Starting April 20, Southwest Airlines will restrict passengers to a single portable charger, a move driven by a 42% surge in lithium battery fires. For the frequent-flying executive, this highlights a critical infrastructure gap: our personal hardware is outpacing airline safety capabilities, making in-seat power the next essential 'office' amenity.

Key Intelligence

  • Southwest is breaking from international recommendations by capping passengers at just one portable charger starting April 20.
  • The airline now forbids storing chargers in overhead bins or checked luggage; they must stay in the cabin for immediate fire-crew access.
  • Lithium battery incidents are on a sharp incline, with 97 FAA-reported cases in 2025 alone as travelers carry more high-capacity devices.

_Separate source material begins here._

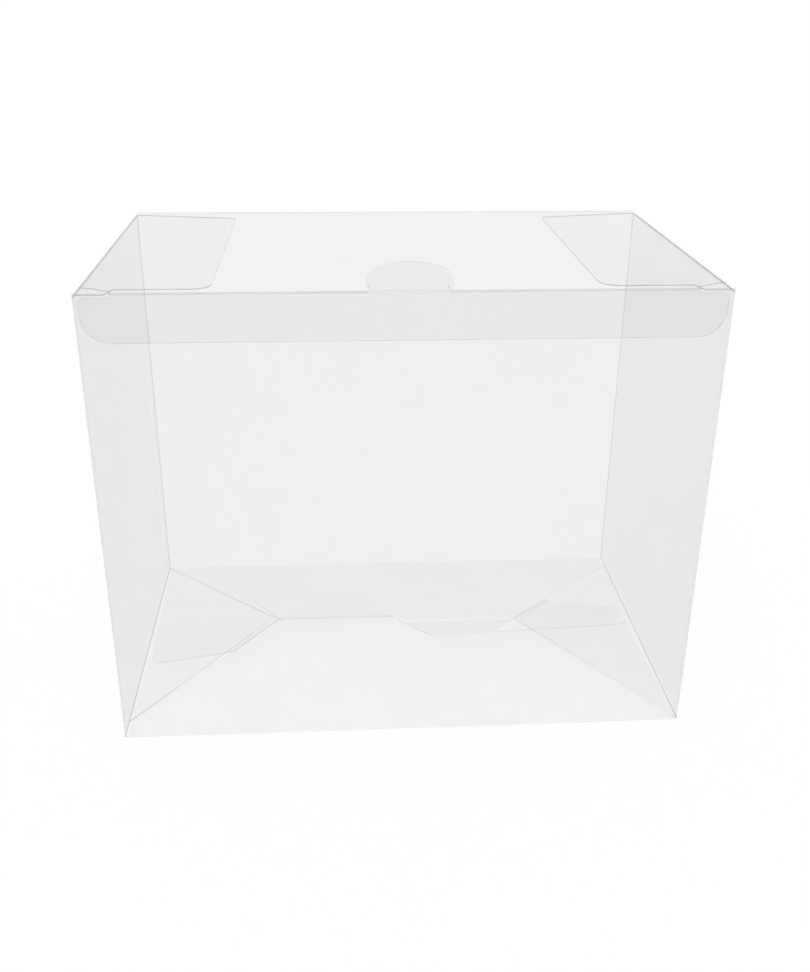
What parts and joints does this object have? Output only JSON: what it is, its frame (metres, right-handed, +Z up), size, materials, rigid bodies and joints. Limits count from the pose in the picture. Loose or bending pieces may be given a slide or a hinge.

  • Safety experts warn that battery fires can turn catastrophic in seconds, citing a 2025 incident where a fire burned through a plane's roof before takeoff.
  • While the policy won't involve aggressive bag searches, it relies on passenger education to mitigate what is essentially a thermal runaway problem.
  • Southwest is racing to install in-seat power across its entire fleet by mid-2026 to reduce passenger reliance on volatile external banks.